Naquele tempo , o lança-perfumes ainda não era proibido e fazia muito sucesso...ainda lembro das garrafas de metal brilhante, o odor característico de seu perfume e o contato gelado do líquido em nossa pele.
Um corria atrás do outro, lançando seu perfume.
Vejam essas fotos: elas mostram eu, meu marido e as crianças de nossa família (minha filha, meus sobrinhos e sobrinhas) fantasiadas para os carnavais da década de 40 no Itaim-bibi. O local é a atual Rua Renato Paes de Barros. Reparem que, ao fundo pode-se ver o prédio do Cine Lumiére sendo construído.

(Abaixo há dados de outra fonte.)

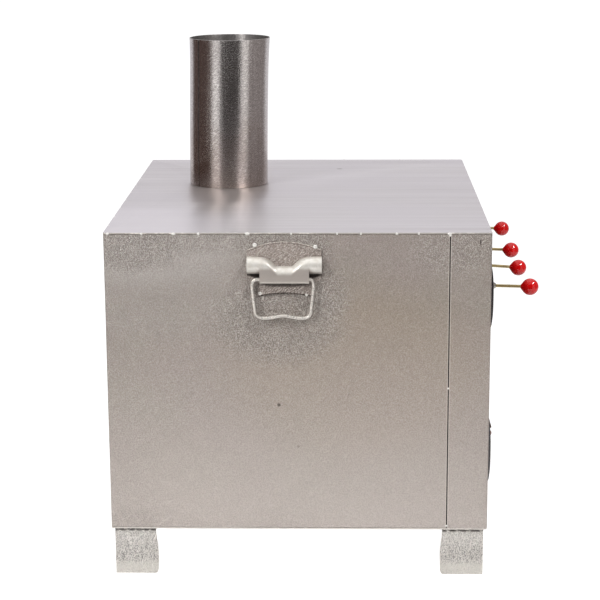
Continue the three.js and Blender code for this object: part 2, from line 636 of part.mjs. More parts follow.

Hoje, o carnaval , para a maioria das pessoas, está reduzido a imagens televisivas...que não escolhemos ...e são escolhidas e impostas por alguém para que assistamos passivamente.....Pelo menos, ainda podemos julgar e , se quisermos, temos a liberdade de usar o ato de desligar. No entanto, olhando essas imagens da televisão, creio que fica difícil explicar um conceito cultural como era o carnaval antigo...é difícil explicar aos jovens de hoje o que seja um carnaval alegre tal como o que existia antigamente...um carnaval em que a família participava, sem brigas, bebidas, e escândalos... simplesmente, um inocente carnaval de bairro, de uma comunidade feliz.